The invention relates generally to dry etching of indium and tin oxides.
The manufacture of a flat glass panel display, for example, typically begins with a clean glass substrate. Transistors are formed on the flat panel using film deposition and selective etching techniques. Sequential deposition, photo-lithography and selective etching of film layers on the substrate create individual transistors on the substrate. These devices, as well as metallic interconnections, liquid crystal cells and other devices formed on the substrate are then used to create active matrix display screens on the substrate to create a flat panel display in which display states are electrically created in the individual pixels.
Opto-electronic devices such as liquid crystal displays (LCD's), charge coupled sensor devices (CCD's) and the like often include thin-film transparent electrodes disposed over a light transmitting or light receiving element.
The transparent electrodes are typically composed of an oxide of indium (InO) or an oxide of tin (SnO) or a mixture of these oxides or a compound having the general formulation: In.sub.x Sn.sub.y O.sub.z, where the z factor is greater than zero but less than 100% and where the sum x+y fills the remainder of the 100%. The formulation, In.sub.x Sn.sub.y O.sub.z is commonly known in the art as ITO.
During manufacture, a thin-film of the material making up the transparent electrodes is deposited on a substrate.
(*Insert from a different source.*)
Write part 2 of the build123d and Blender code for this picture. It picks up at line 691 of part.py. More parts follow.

The thin-film is thereafter selectively etched so as to remove pre-specified portions and thereby define a desired wiring pattern.
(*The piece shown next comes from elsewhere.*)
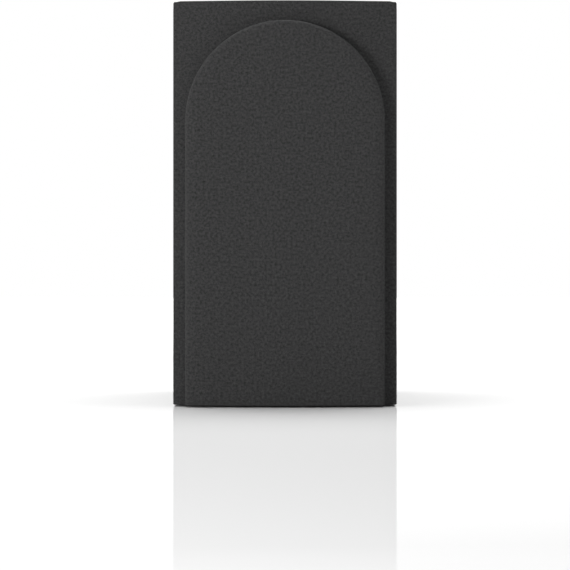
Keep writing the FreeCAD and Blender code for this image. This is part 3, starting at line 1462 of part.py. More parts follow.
def chokes():
    """The woofer's choke lies flat, and the tweeter's stands on edge so that the two don't couple."""
    big = board_piece("choke_woofer", "-30", "-12")
    turn(big, coil_outline("big_choke_bore", "big_choke_radius", "big_choke_height"))
    small = board_piece("choke_tweeter", "-36", "24", "small_choke_radius + part_gap", "side")
    turn(small, coil_outline("small_choke_bore", "small_choke_radius", "small_choke_height"))


def capacitors():
    """The tweeter filter's film capacitor and the woofer filter's electrolytic, lying side by side."""
    for label, y, radius, length in (
        ("capacitor_film", "-24", "film_radius", "film_length"),
        ("capacitor_electrolytic", "2", "can_radius", "can_length"),
    ):
        body = board_piece(label, "24", y, f"{radius} + part_gap", "side")
        pad(body, "XY_Plane", [circle(radius)], length, lift=f"(-{length} / 2)")
        soften(body, "winding_round", lambda edge: near(edge.BoundBox.ZLength, 0))


# Leads


def tube_along(points, radius):
    """A round lead along straight runs joined by arcs that touch both runs, as large as the runs allow."""
    edges, start = [], points[0]
    for before, corner, after in zip(points, points[1:], points[2:]):
        back, ahead = (before - corner).normalize(), (after - corner).normalize()
        half_turn = (math.pi - back.getAngle(ahead)) / 2
        cut = 0.45 * min((before - corner).Length, (after - corner).Length)
        bend = cut / math.tan(half_turn)
        centre = corner + (back + ahead).normalize() * (bend / math.cos(half_turn))
        middle = centre + (corner - centre).normalize() * bend
        first, last = corner + back * cut, corner + ahead * cut
        edges += [Part.LineSegment(start, first).toShape(), Part.Arc(first, middle, last).toShape()]
        start = last
    edges.append(Part.LineSegment(start, points[-1]).toShape())
    path = Part.Wire(edges)
    section = Part.Wire(Part.Circle(points[0], points[1] - points[0], radius).toShape())
    tube = path.makePipeShell([section], True, False)
    share = tube.Volume / (math.pi * radius**2 * path.Length)
    if not 0.99 < share < 1.01:
        raise ValueError(f"a lead has {share:.3f} of the volume that its length gives it")
    return tube


def lead_routes(side):
    """One lead of each pair: terminals to board, board to woofer and board to tweeter. side is -1 or 1."""
    front, rear = value(BAFFLE_FRONT), value(f"{BAFFLE_FRONT} + {REAR_FACE}")
    top = value(f"{BOARD_BASE} + board_thickness") + SOLDER
    board_front = front + value("board_back - board_length / 2")
    board_rear = front + value("board_back + board_length / 2")
    post_x = side * value(POST_HALF)
    stud_end = rear + value(f"{CUP_FLOOR} - cup_wall - stud_tail") - SOLDER
    terminal_z = value(TERMINAL_HEIGHT)
    tag_x = side * value("tag_half_spacing")
    tag_y = front + value("basket_depth + tag_reach") + SOLDER
    tag_z = value(f"{WOOFER_HEIGHT} - {TAG_RADIUS}")
    passing_x = value(f"{INNER_HALF} - brace_rail") / 2 + 8 + 3 * side
    passing_y = front + value("baffle_thickness + brace_depth / 2")
    brace_z = value("foot_height + brace_rise")
    rim = (value("small_magnet_radius") + value("small_yoke_radius")) / 2 + 0.1
    tweeter_z = value(TWEETER_HEIGHT) + 3 * side
    magnet_y = front + value(SMALL_MAGNET_BACK) + SOLDER
    from_posts = [
        Vector(post_x, stud_end, terminal_z),
        Vector(post_x, stud_end - 14, terminal_z),
        Vector(post_x + 4 * side, board_rear - 9, top + 26),
        Vector(post_x + 4 * side, board_rear - 9, top),
    ]
    to_woofer = [
        Vector(tag_x, tag_y, tag_z),
        Vector(tag_x, tag_y + 16, tag_z),
        Vector(tag_x + 2 * side, board_front + 7, top + 18),
        Vector(tag_x + 2 * side, board_front + 7, top),
    ]
    to_tweeter = [
        Vector(passing_x, board_rear - 5, top),
        Vector(passing_x, board_rear - 5, top + 42),
        Vector(passing_x, passing_y, brace_z - 44),
        Vector(passing_x, passing_y, brace_z + 24),
        Vector(rim, magnet_y + 30, tweeter_z),
        Vector(rim, magnet_y, tweeter_z),
    ]
    return from_posts, to_woofer, to_tweeter


def internal_leads():
    """Six insulated leads inside the cabinet, a red and a black one on each route."""
    tubes = [tube_along(route, value("lead_radius")) for side in (-1, 1) for route in lead_routes(side)]
    leads = DOC.addObject("Part::Feature", "internal_leads")
    leads.Label = "internal_leads"
    leads.Shape = Part.makeCompound(tubes)
    leads.Placement = FreeCAD.Placement()
    PIECES.append(leads)


def cabinet():
    upright_panel("side_panel_left", -1)
    upright_panel("side_panel_right", 1)
    flat_panel("top_panel", "cabinet_height", -1)
    bottom_panel()
    rear_panel()
    front_baffle()
    window_brace()
    damping_side_pads()
    damping_rear_pad()
    rubber_feet()


def grille():
    grille_frame()
    grille_cloth()
    grille_pegs()
    grille_sockets()


def check_and_write():
    """Stops if anything in the document failed, and writes each piece to its own file."""
    DOC.recompute()
    failed = [item.Name for item in DOC.Objects if {"Invalid", "Error"} & set(item.State)]
    sketches = [item for item in DOC.Objects if item.isDerivedFrom("Sketcher::SketchObject")]
    loose = [item.Name for item in sketches if item.solve()]
    shapes = [(item.Label, item.Shape) for item in PIECES]
    broken = [label for label, shape in shapes if shape.isNull() or not shape.isValid() or not shape.Solids]
    if failed or loose or broken:
        raise ValueError(f"failed: {failed}, sketches not solved: {loose}, bad shapes: {broken}")
    os.makedirs("parts", exist_ok=True)
    for item in PIECES:
        item.Shape.exportStep(os.path.join("parts", f"{item.Label}.step"))
    print(f"{len(PIECES)} pieces written")


def main():
    fill_sheet()
    cabinet()
    grille()
    woofer()
    tweeter()
    port_flare()
    port_tube()
    terminals()
    crossover()
    internal_leads()
    check_and_write()


main()
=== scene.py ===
import math

import bpy
from bpy.props import FloatProperty, FloatVectorProperty, PointerProperty
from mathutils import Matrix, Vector
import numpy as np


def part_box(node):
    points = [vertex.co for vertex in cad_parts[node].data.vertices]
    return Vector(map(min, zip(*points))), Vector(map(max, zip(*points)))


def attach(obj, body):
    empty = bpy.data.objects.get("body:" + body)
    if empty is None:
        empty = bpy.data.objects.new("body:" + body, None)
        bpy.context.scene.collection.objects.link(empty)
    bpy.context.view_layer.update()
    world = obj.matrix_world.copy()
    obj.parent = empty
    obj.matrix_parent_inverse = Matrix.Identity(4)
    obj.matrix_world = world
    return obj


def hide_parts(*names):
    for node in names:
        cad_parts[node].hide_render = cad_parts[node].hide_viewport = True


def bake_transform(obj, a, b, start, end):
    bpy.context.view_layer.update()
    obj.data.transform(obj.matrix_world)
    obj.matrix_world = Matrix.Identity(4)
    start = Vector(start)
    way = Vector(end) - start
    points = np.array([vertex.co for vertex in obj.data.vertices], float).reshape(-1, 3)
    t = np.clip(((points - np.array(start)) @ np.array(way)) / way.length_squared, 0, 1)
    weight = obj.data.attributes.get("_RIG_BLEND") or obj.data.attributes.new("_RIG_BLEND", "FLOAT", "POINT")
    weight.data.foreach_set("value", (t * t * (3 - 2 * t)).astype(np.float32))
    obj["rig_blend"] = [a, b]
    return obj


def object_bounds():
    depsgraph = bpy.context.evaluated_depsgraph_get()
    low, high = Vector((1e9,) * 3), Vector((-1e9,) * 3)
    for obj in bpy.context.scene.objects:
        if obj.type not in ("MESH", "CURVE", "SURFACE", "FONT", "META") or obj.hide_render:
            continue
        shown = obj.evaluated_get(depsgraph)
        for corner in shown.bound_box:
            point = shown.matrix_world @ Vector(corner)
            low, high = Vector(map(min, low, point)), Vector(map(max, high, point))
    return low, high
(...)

It is generally desirable in mass-production situations to etch the transparent-electrode thin-film in such a way that the etching does not significantly damage any underlying structures.
It is also generally desirable to perform the etch as quickly as possible and with as few steps as necessary in order to reduce mass-production complexity and costs.
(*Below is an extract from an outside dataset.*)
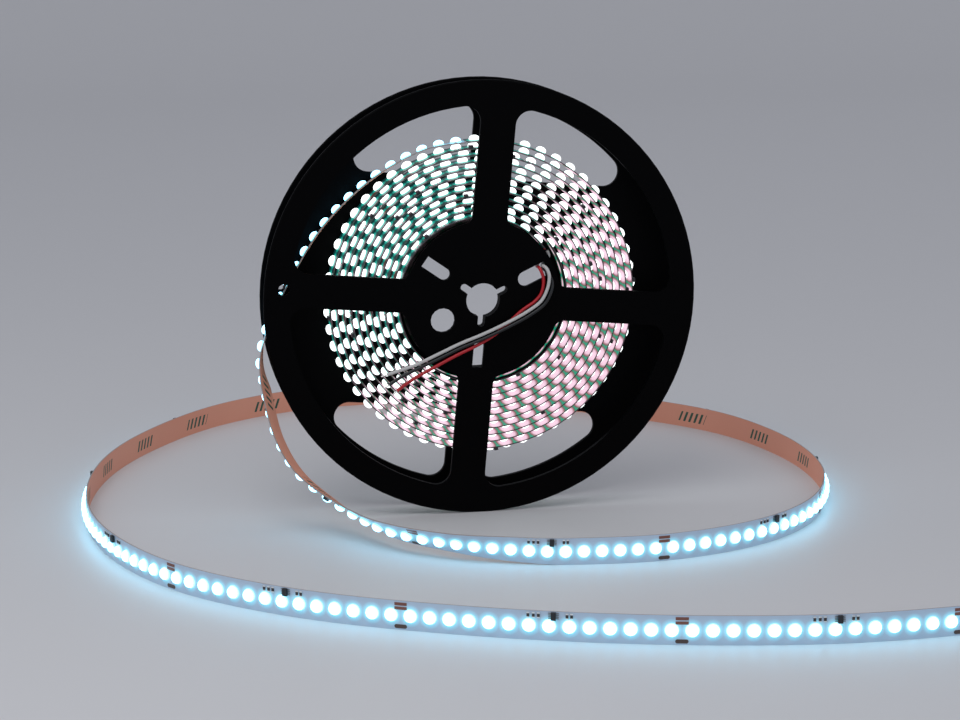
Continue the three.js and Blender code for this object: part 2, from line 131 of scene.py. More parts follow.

Until recently, one common method for selectively etching ITO was to wet etch through a photolithographically patterned mask using chemically-reactive aqueous agents such as ferric chloride (FeCL.sub.3)
Wet etching, however, has drawbacks. It tends to leave a liquid residue, which often must be removed prior to further processing. The removal of residue complicates the overall process and increases costs.
Another drawback of wet etching is that its material removal rate tends to be highly sensitive to temperature variations. Tight temperature control, which also complicates the overall process and increases costs, is needed to compensate and prevent over or under etching. "Under etching" refers to the condition where the transparent-electrode thin-film is not etched through thoroughly and undesired shorts appear in the resultant conductor pattern. "Over etching" refers to the condition where the transparent-electrode thin-film is etched through thoroughly and undesired etching of the underlying substrate begins and/or time and resources are wasted in trying to etch to a depth beyond that needed.
Yet a further drawback of wet etching is that it is isotropic. Over etching may lead to undesired undercutting beneath the etch mask. The undercutting may be so extensive that it leads to unintended open circuits in the conductor pattern.
More recently, attempts have been made to overcome the problems of wet etching by dry etching the material layer of the thin-film transparent electrodes with an anisotropic reactive plasma.